● Task statement:
Copy out all of the material exactly as presented.

● Available data:
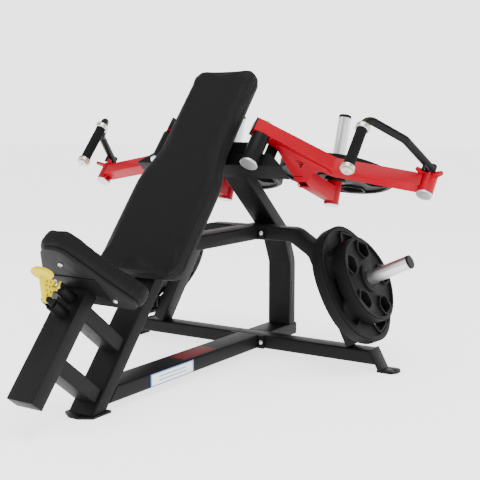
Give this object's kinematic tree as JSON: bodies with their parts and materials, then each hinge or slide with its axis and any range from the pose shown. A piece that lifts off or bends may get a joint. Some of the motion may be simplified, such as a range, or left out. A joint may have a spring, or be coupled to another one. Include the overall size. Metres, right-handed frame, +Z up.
{
  "type": "incline chest press bench",
  "caption": "Plate-loaded incline press bench with a sloped back pad, sliding seat with pull lever, swinging red press arms, swivel handles and plate storage pegs.",
  "frame": {"origin": "centre of the footprint box on the floor", "axes": "+Z up, the user faces -Y, +X is the user's left"},
  "size_m": [1.5374, 1.66, 1.0802],
  "materials": {
    "frame": "satin black powder coat",
    "arm": "gloss red powder coat",
    "handle": "satin black powder coat",
    "chrome": "bright chrome",
    "steel": "ground steel",
    "rubber": "black rubber buffer",
    "grip": "black foam rubber grip",
    "plate": "black rubber-coated cast iron",
    "plastic": "black plastic",
    "shell": "black moulded back",
    "upholstery": "black synthetic leather",
    "lever": "yellow plastic",
    "label": "blank white plate"
  },
  "bodies": {
    "frame": {"base_beam": "frame", "frame_stubs": "frame", "cross_tube": "frame", "bolt_flanges": "frame", "flange_bolts": "chrome", "gull_tube": "frame", "mid_beam": "frame", "mast": "frame", "main_post": "frame", "front_post": "frame", "post_braces": "frame", "floor_feet": "frame", "label_plate": "label", "top_crossbar": "frame", "stop_bar": "frame", "stop_bumpers": "rubber", "pivot_housings": "frame", "pivot_bearings": "steel", "pivot_caps": "chrome", "back_pad": "upholstery", "back_board": "shell", "storage_pegs": "chrome", "peg_trim": "plastic", "adjuster_bosses": "frame"},
    "seat": {"seat_stem": "frame", "seat_board": "shell", "seat_pad": "upholstery", "seat_bolts": "chrome"},
    "lever": {"seat_lever": "lever"},
    "plunger": {"plunger": "chrome"},
    "arm_l": {"arm_tube_l": "arm", "arm_gusset_l": "arm", "arm_branch_l": "arm", "handle_housing_l": "arm", "horn_l": "chrome", "arm_trim_l": "plastic", "arm_caps_l": "chrome", "pivot_shaft_l": "steel"},
    "handle_l": {"handle_tube_l": "handle", "handle_grip_l": "grip", "grip_collars_l": "chrome"},
    "loaded_plate_l": {"horn_plate_l": "plate"},
    "stored_large_l": {"storage_plate_large_l": "plate"},
    "stored_small_l": {"storage_plate_small_l": "plate"},
    "arm_r": {"arm_tube_r": "arm", "arm_gusset_r": "arm", "arm_branch_r": "arm", "handle_housing_r": "arm", "horn_r": "chrome", "arm_trim_r": "plastic", "arm_caps_r": "chrome", "pivot_shaft_r": "steel"},
    "handle_r": {"handle_tube_r": "handle", "handle_grip_r": "grip", "grip_collars_r": "chrome"},
    "loaded_plate_r": {"horn_plate_r": "plate"},
    "stored_large_r": {"storage_plate_large_r": "plate"},
    "stored_small_r": {"storage_plate_small_r": "plate"}
  },
  "joints": [
    {"name": "seat_height", "type": "slide", "parent": "frame", "child": "seat", "axis": [0, 0.6361, 0.7716], "range_m": [0, 0.1]},
    {"name": "lever_pull", "type": "hinge", "parent": "frame", "child": "lever", "pos_m": [0, -0.71325, 0.38039], "axis": [1, 0, 0], "range_deg": [-9.5, 0]},
    {"name": "plunger_pull", "type": "slide", "parent": "frame", "child": "plunger", "axis": [0, 0.7716, -0.6361], "range_m": [0, 0.009]},
    {"name": "arm_press_l", "type": "hinge", "parent": "frame", "child": "arm_l", "pos_m": [0.193, 0.10717, 0.79789], "axis": [0, -0.6361, -0.7716], "range_deg": [0, 55]},
    {"name": "handle_swivel_l", "type": "hinge", "parent": "arm_l", "child": "handle_l", "pos_m": [0.713, 0.37681, 0.67929], "axis": [0, 0.6361, 0.7716], "range_deg": [0, 52]},
    {"name": "loaded_plate_slide_l", "type": "slide", "parent": "arm_l", "child": "loaded_plate_l", "axis": [0, 0.319, 0.9478], "range_m": [0, 0.28]},
    {"name": "stored_large_slide_l", "type": "slide", "parent": "frame", "child": "stored_large_l", "axis": [0.9063, 0, 0.4226], "range_m": [0, 0.27]},
    {"name": "stored_small_slide_l", "type": "slide", "parent": "stored_large_l", "child": "stored_small_l", "axis": [0.9063, 0, 0.4226], "range_m": [0, 0.22]},
    {"name": "arm_press_r", "type": "hinge", "parent": "frame", "child": "arm_r", "pos_m": [-0.193, 0.10717, 0.79789], "axis": [0, 0.6361, 0.7716], "range_deg": [0, 55]},
    {"name": "handle_swivel_r", "type": "hinge", "parent": "arm_r", "child": "handle_r", "pos_m": [-0.713, 0.37681, 0.67929], "axis": [0, -0.6361, -0.7716], "range_deg": [0, 52]},
    {"name": "loaded_plate_slide_r", "type": "slide", "parent": "arm_r", "child": "loaded_plate_r", "axis": [0, 0.319, 0.9478], "range_m": [0, 0.28]},
    {"name": "stored_large_slide_r", "type": "slide", "parent": "frame", "child": "stored_large_r", "axis": [-0.9063, 0, 0.4226], "range_m": [0, 0.27]},
    {"name": "stored_small_slide_r", "type": "slide", "parent": "stored_large_r", "child": "stored_small_r", "axis": [-0.9063, 0, 0.4226], "range_m": [0, 0.22]}
  ],
  "couplings": [
    {"joint": "plunger_pull", "follows": "lever_pull", "m_per_rad": -0.054}
  ]
}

● Answer to the problem:
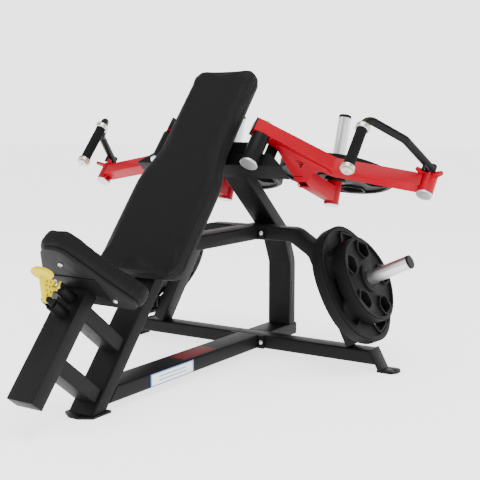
Give this object's kinematic tree as JSON: bodies with their parts and materials, then each hinge or slide with its axis and any range from the pose shown. A piece that lifts off or bends may get a joint. Some of the motion may be simplified, such as a range, or left out. A joint may have a spring, or be coupled to another one. Include the overall size. Metres, right-handed frame, +Z up.
{
  "type": "incline chest press bench",
  "caption": "Plate-loaded incline press bench with a sloped back pad, sliding seat with pull lever, swinging red press arms, swivel handles and plate storage pegs.",
  "frame": {"origin": "centre of the footprint box on the floor", "axes": "+Z up, the user faces -Y, +X is the user's left"},
  "size_m": [1.5374, 1.66, 1.0802],
  "materials": {
    "frame": "satin black powder coat",
    "arm": "gloss red powder coat",
    "handle": "satin black powder coat",
    "chrome": "bright chrome",
    "steel": "ground steel",
    "rubber": "black rubber buffer",
    "grip": "black foam rubber grip",
    "plate": "black rubber-coated cast iron",
    "plastic": "black plastic",
    "shell": "black moulded back",
    "upholstery": "black synthetic leather",
    "lever": "yellow plastic",
    "label": "blank white plate"
  },
  "bodies": {
    "frame": {"base_beam": "frame", "frame_stubs": "frame", "cross_tube": "frame", "bolt_flanges": "frame", "flange_bolts": "chrome", "gull_tube": "frame", "mid_beam": "frame", "mast": "frame", "main_post": "frame", "front_post": "frame", "post_braces": "frame", "floor_feet": "frame", "label_plate": "label", "top_crossbar": "frame", "stop_bar": "frame", "stop_bumpers": "rubber", "pivot_housings": "frame", "pivot_bearings": "steel", "pivot_caps": "chrome", "back_pad": "upholstery", "back_board": "shell", "storage_pegs": "chrome", "peg_trim": "plastic", "adjuster_bosses": "frame"},
    "seat": {"seat_stem": "frame", "seat_board": "shell", "seat_pad": "upholstery", "seat_bolts": "chrome"},
    "lever": {"seat_lever": "lever"},
    "plunger": {"plunger": "chrome"},
    "arm_l": {"arm_tube_l": "arm", "arm_gusset_l": "arm", "arm_branch_l": "arm", "handle_housing_l": "arm", "horn_l": "chrome", "arm_trim_l": "plastic", "arm_caps_l": "chrome", "pivot_shaft_l": "steel"},
    "handle_l": {"handle_tube_l": "handle", "handle_grip_l": "grip", "grip_collars_l": "chrome"},
    "loaded_plate_l": {"horn_plate_l": "plate"},
    "stored_large_l": {"storage_plate_large_l": "plate"},
    "stored_small_l": {"storage_plate_small_l": "plate"},
    "arm_r": {"arm_tube_r": "arm", "arm_gusset_r": "arm", "arm_branch_r": "arm", "handle_housing_r": "arm", "horn_r": "chrome", "arm_trim_r": "plastic", "arm_caps_r": "chrome", "pivot_shaft_r": "steel"},
    "handle_r": {"handle_tube_r": "handle", "handle_grip_r": "grip", "grip_collars_r": "chrome"},
    "loaded_plate_r": {"horn_plate_r": "plate"},
    "stored_large_r": {"storage_plate_large_r": "plate"},
    "stored_small_r": {"storage_plate_small_r": "plate"}
  },
  "joints": [
    {"name": "seat_height", "type": "slide", "parent": "frame", "child": "seat", "axis": [0, 0.6361, 0.7716], "range_m": [0, 0.1]},
    {"name": "lever_pull", "type": "hinge", "parent": "frame", "child": "lever", "pos_m": [0, -0.71325, 0.38039], "axis": [1, 0, 0], "range_deg": [-9.5, 0]},
    {"name": "plunger_pull", "type": "slide", "parent": "frame", "child": "plunger", "axis": [0, 0.7716, -0.6361], "range_m": [0, 0.009]},
    {"name": "arm_press_l", "type": "hinge", "parent": "frame", "child": "arm_l", "pos_m": [0.193, 0.10717, 0.79789], "axis": [0, -0.6361, -0.7716], "range_deg": [0, 55]},
    {"name": "handle_swivel_l", "type": "hinge", "parent": "arm_l", "child": "handle_l", "pos_m": [0.713, 0.37681, 0.67929], "axis": [0, 0.6361, 0.7716], "range_deg": [0, 52]},
    {"name": "loaded_plate_slide_l", "type": "slide", "parent": "arm_l", "child": "loaded_plate_l", "axis": [0, 0.319, 0.9478], "range_m": [0, 0.28]},
    {"name": "stored_large_slide_l", "type": "slide", "parent": "frame", "child": "stored_large_l", "axis": [0.9063, 0, 0.4226], "range_m": [0, 0.27]},
    {"name": "stored_small_slide_l", "type": "slide", "parent": "stored_large_l", "child": "stored_small_l", "axis": [0.9063, 0, 0.4226], "range_m": [0, 0.22]},
    {"name": "arm_press_r", "type": "hinge", "parent": "frame", "child": "arm_r", "pos_m": [-0.193, 0.10717, 0.79789], "axis": [0, 0.6361, 0.7716], "range_deg": [0, 55]},
    {"name": "handle_swivel_r", "type": "hinge", "parent": "arm_r", "child": "handle_r", "pos_m": [-0.713, 0.37681, 0.67929], "axis": [0, -0.6361, -0.7716], "range_deg": [0, 52]},
    {"name": "loaded_plate_slide_r", "type": "slide", "parent": "arm_r", "child": "loaded_plate_r", "axis": [0, 0.319, 0.9478], "range_m": [0, 0.28]},
    {"name": "stored_large_slide_r", "type": "slide", "parent": "frame", "child": "stored_large_r", "axis": [-0.9063, 0, 0.4226], "range_m": [0, 0.27]},
    {"name": "stored_small_slide_r", "type": "slide", "parent": "stored_large_r", "child": "stored_small_r", "axis": [-0.9063, 0, 0.4226], "range_m": [0, 0.22]}
  ],
  "couplings": [
    {"joint": "plunger_pull", "follows": "lever_pull", "m_per_rad": -0.054}
  ]
}